Member of the Wisconsin State Assembly from the 75th district
- In office January 7, 2013 – January 3, 2015
- Preceded by: Roger Rivard
- Succeeded by: Romaine Quinn

Personal details
- Born: August 31, 1951 (age 74) Minneapolis, Minnesota
- Party: Democratic
- Parent: Patricia Spafford Smith (mother);
- Alma mater: University of Wisconsin-Superior (B.S.)
- Profession: Accountant

= Stephen J. Smith (politician) =

American politician

Stephen J. Smith (born August 31, 1951) is an American businessman, accountant, and Democratic politician, who served in the Wisconsin State Assembly.

== Background ==
Smith graduated from the University of Wisconsin-Superior and is a business owner and accountant.
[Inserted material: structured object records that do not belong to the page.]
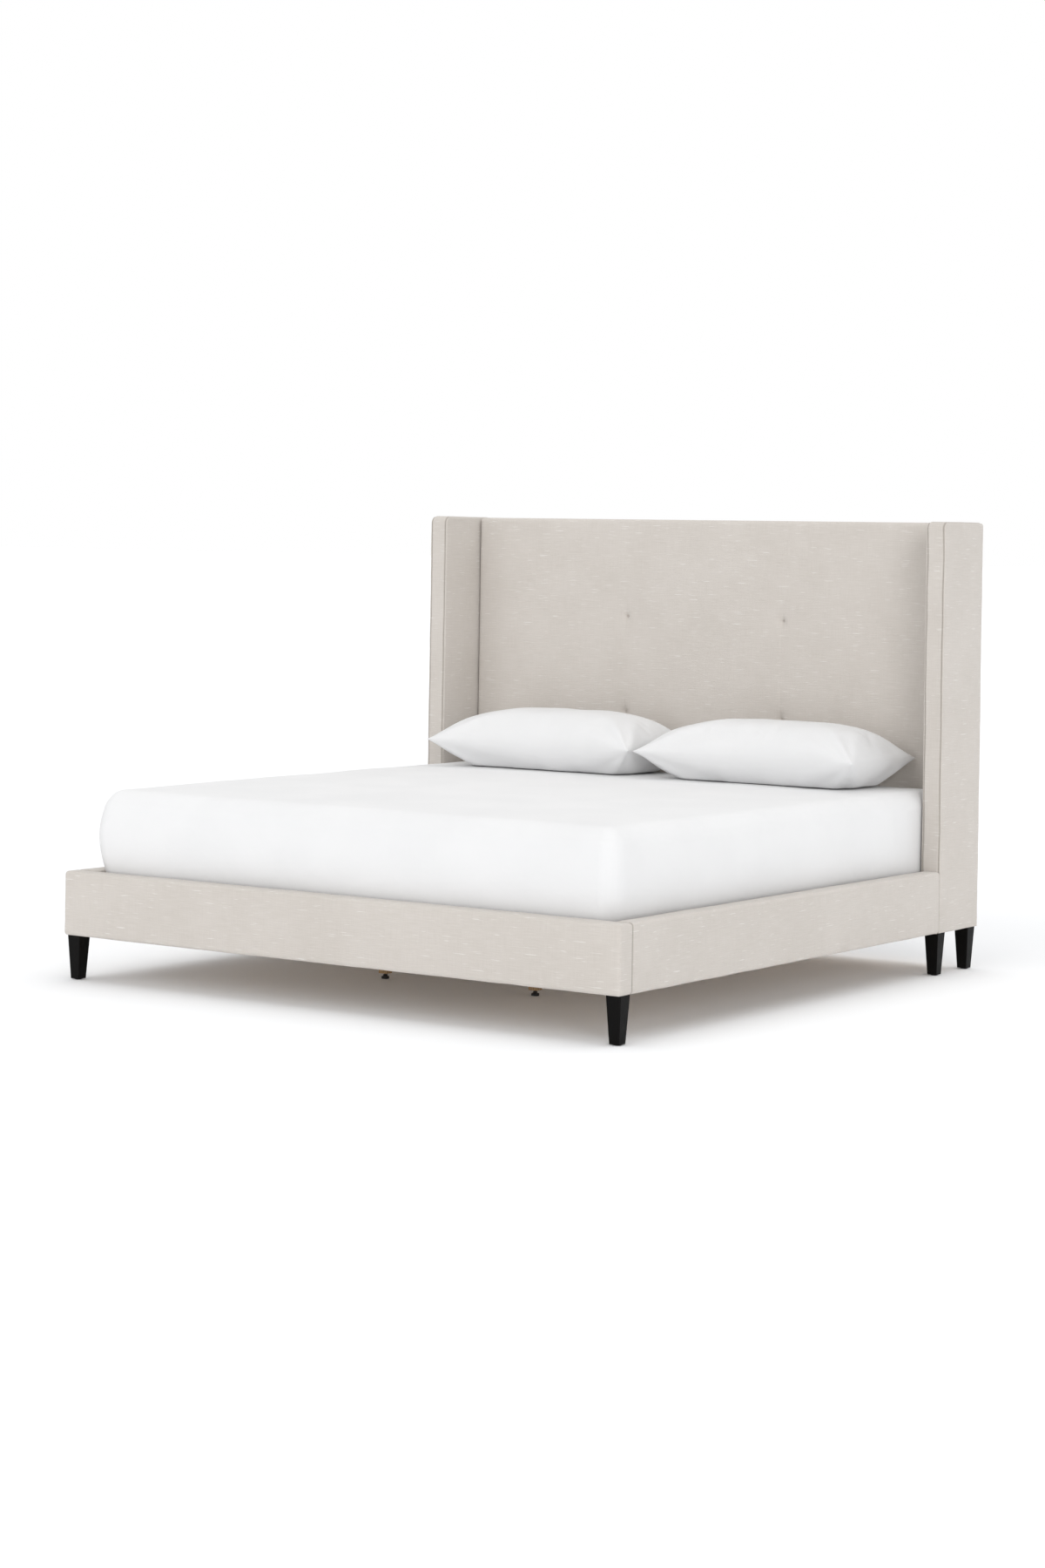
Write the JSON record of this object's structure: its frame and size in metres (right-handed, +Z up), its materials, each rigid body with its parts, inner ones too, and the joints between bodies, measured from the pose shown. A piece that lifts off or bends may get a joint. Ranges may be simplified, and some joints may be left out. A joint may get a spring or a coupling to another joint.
{
  "type": "upholstered headboard bed",
  "caption": "Low platform bed in woven fabric with a tall winged, lightly tufted headboard, tapered dark legs, slatted base, mattress and pillows.",
  "frame": {"origin": "on the floor at the middle of the footprint", "axes": "+Y from the foot to the headboard, +Z up, +X to the right of someone facing the headboard"},
  "size_m": [2.086, 2.194, 1.485],
  "materials": {
    "upholstery": "matte",
    "mattress_fabric": "matte",
    "pillow_cotton": "matte",
    "back_cloth": "matte",
    "tuft_twine": "matte",
    "zinc_steel": "satin",
    "black_nylon": "satin",
    "black_lacquered_wood": "satin",
    "oak": "satin",
    "slat_pine": "matte",
    "plywood": "matte",
    "frame_pine": "matte"
  },
  "bodies": {
    "frame": {"beam_hangers": "zinc_steel", "centre_beam_left": "frame_pine", "centre_beam_right": "frame_pine", "centre_leg_foot_left": "oak", "centre_leg_foot_right": "oak", "centre_leg_head_left": "oak", "centre_leg_head_right": "oak", "foot_rail_core": "frame_pine", "foot_rail_cover": "upholstery", "head_cleat": "frame_pine", "headboard_back_cloth": "back_cloth", "headboard_board": "plywood", "headboard_bottom_rail": "frame_pine", "headboard_pad": "upholstery", "headboard_stile_centre": "frame_pine", "headboard_stile_left": "frame_pine", "headboard_stile_right": "frame_pine", "headboard_top_rail": "frame_pine", "joint_bolts": "zinc_steel", "joint_plates": "zinc_steel", "ledger_left": "frame_pine", "ledger_right": "frame_pine", "leg_bolts": "zinc_steel", "leg_foot_left": "black_lacquered_wood", "leg_foot_right": "black_lacquered_wood", "leg_glides": "black_nylon", "leg_tee_nuts": "zinc_steel", "leg_wing_back_left": "black_lacquered_wood", "leg_wing_back_right": "black_lacquered_wood", "leg_wing_front_left": "black_lacquered_wood", "leg_wing_front_right": "black_lacquered_wood", "side_rail_core_left": "frame_pine", "side_rail_core_right": "frame_pine", "side_rail_cover_left": "upholstery", "side_rail_cover_right": "upholstery", "slat_01": "slat_pine", "slat_02": "slat_pine", "slat_03": "slat_pine", "slat_04": "slat_pine", "slat_05": "slat_pine", "slat_06": "slat_pine", "slat_07": "slat_pine", "slat_08": "slat_pine", "slat_09": "slat_pine", "slat_10": "slat_pine", "slat_11": "slat_pine", "slat_screws": "zinc_steel", "timber_screws": "zinc_steel", "tuft_ties": "tuft_twine", "wing_core_left": "plywood", "wing_core_right": "plywood", "wing_cover_left": "upholstery", "wing_cover_right": "upholstery"},
    "mattress": {"mattress": "mattress_fabric"},
    "pillow_left": {"pillow_left": "pillow_cotton"},
    "pillow_right": {"pillow_right": "pillow_cotton"},
    "leveller_foot_left": {"leveller_foot_left": "black_nylon"},
    "leveller_foot_right": {"leveller_foot_right": "black_nylon"},
    "leveller_head_left": {"leveller_head_left": "black_nylon"},
    "leveller_head_right": {"leveller_head_right": "black_nylon"}
  },
  "joints": [
    {"name": "mattress_lift", "type": "slide", "parent": "frame", "child": "mattress", "axis": [0, 0, 1], "range_m": [0, 1.25]},
    {"name": "pillow_left_lift", "type": "slide", "parent": "mattress", "child": "pillow_left", "axis": [0, 0, 1], "range_m": [0, 0.9]},
    {"name": "pillow_right_lift", "type": "slide", "parent": "mattress", "child": "pillow_right", "axis": [0, 0, 1], "range_m": [0, 0.9]},
    {"name": "leveller_foot_left_screw", "type": "slide", "parent": "frame", "child": "leveller_foot_left", "axis": [0, 0, -1], "range_m": [0, 0.012]},
    {"name": "leveller_foot_right_screw", "type": "slide", "parent": "frame", "child": "leveller_foot_right", "axis": [0, 0, -1], "range_m": [0, 0.012]},
    {"name": "leveller_head_left_screw", "type": "slide", "parent": "frame", "child": "leveller_head_left", "axis": [0, 0, -1], "range_m": [0, 0.012]},
    {"name": "leveller_head_right_screw", "type": "slide", "parent": "frame", "child": "leveller_head_right", "axis": [0, 0, -1], "range_m": [0, 0.012]}
  ]
}
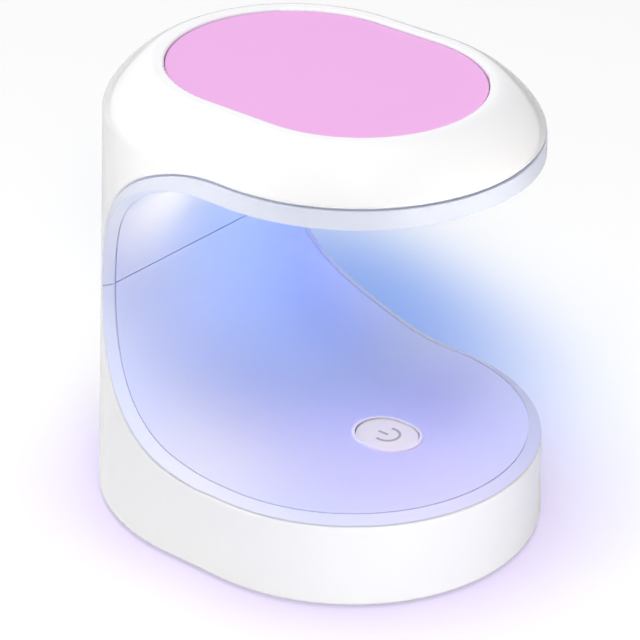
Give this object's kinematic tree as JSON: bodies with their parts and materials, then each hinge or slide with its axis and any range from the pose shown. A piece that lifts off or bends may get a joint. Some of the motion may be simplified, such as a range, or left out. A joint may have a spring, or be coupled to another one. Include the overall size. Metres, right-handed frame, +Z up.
{
  "type": "nail lamp",
  "caption": "C-shaped nail lamp with a glossy white shell, a pink top inset, LEDs under its head and a sprung oval button in the floor of its hand gap.",
  "frame": {"origin": "on the table, under the middle of the base", "axes": "+X from the rear column to the open front, +Y across to the left seen from the rear, +Z up"},
  "size_m": [0.0764, 0.064, 0.0764],
  "materials": {
    "white_gloss": "glossy white ABS",
    "white_skin": "semi-gloss white ABS",
    "pink_panel": "satin pink",
    "adhesive": "thin foam tape",
    "button_white": "glossy",
    "button_cream": "semi-gloss off-white",
    "screw_steel": "zinc plated",
    "base_plastic": "fine texture",
    "foot_rubber": "soft, light grey",
    "board_green": "solder mask over glass fibre",
    "board_white": "white solder mask over aluminium",
    "socket_metal": "nickel plated",
    "black_plastic": "moulded",
    "tin": "tinned",
    "capacitor_can": "bare can",
    "ceramic_tan": "ceramic",
    "connector_white": "nylon",
    "wire_red": "PVC sleeve",
    "wire_black": "PVC sleeve",
    "led_ceramic": "white ceramic",
    "led_dome": "clear silicone dome",
    "reflector_bright": "metallised",
    "window_clear": "clear acrylic"
  },
  "bodies": {
    "lamp": {"housing": "white_gloss", "upper_liner": "white_skin", "lower_liner": "white_skin", "top_pad": "pink_panel", "pad_adhesive": "adhesive", "head_screws": "screw_steel", "bottom_cover": "base_plastic", "feet": "foot_rubber", "bottom_screws": "screw_steel", "button_bezel": "button_white", "switch_body": "black_plastic", "switch_cover": "socket_metal", "switch_terminals": "tin", "control_board": "board_green", "board_screws": "screw_steel", "usb_shell": "socket_metal", "usb_tongue": "black_plastic", "controller_chip": "black_plastic", "controller_leads": "tin", "driver_transistor": "black_plastic", "input_capacitor": "capacitor_can", "current_resistors": "black_plastic", "chip_resistors": "black_plastic", "chip_capacitors": "ceramic_tan", "wire_header": "connector_white", "wire_plug": "connector_white", "lead_red": "wire_red", "lead_black": "wire_black", "solder_joints": "tin", "led_board": "board_white", "led_board_screws": "screw_steel", "led_packages": "led_ceramic", "led_domes": "led_dome", "reflector": "reflector_bright", "light_window": "window_clear"},
    "button": {"button_cap": "button_cream", "switch_plunger": "black_plastic"}
  },
  "joints": [
    {"name": "button_press", "type": "slide", "parent": "lamp", "child": "button", "axis": [0, 0, -1], "range_m": [0, 0.0005], "stiffness_N_per_m": 2000}
  ]
}
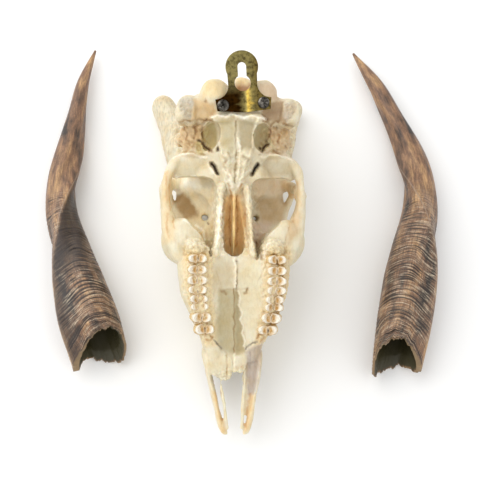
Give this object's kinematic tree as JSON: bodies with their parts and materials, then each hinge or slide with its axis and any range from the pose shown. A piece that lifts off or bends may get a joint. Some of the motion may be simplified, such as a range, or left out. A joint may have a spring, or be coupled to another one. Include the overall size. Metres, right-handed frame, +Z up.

His mother, Patricia Spafford Smith, who died in 2002, was also a business owner and accountant, and served in the Assembly as a Democrat from 1979 to 1983.

== Public office ==
Smith served on the Barron County, Wisconsin Board of Supervisors. On November 6, 2012, he was elected to the Wisconsin State Assembly's 75th district (the same district his mother had represented) as a Democrat, defeating Republican incumbent Roger Rivard, who had become controversial after quoting his father as telling him as a teenager that "some girls rape easy" as a warning that what he may think is consensual teenage sex can become rape after the fact.

On November 4, 2014, Republican Romaine Quinn defeated Smith for the Wisconsin Assembly seat.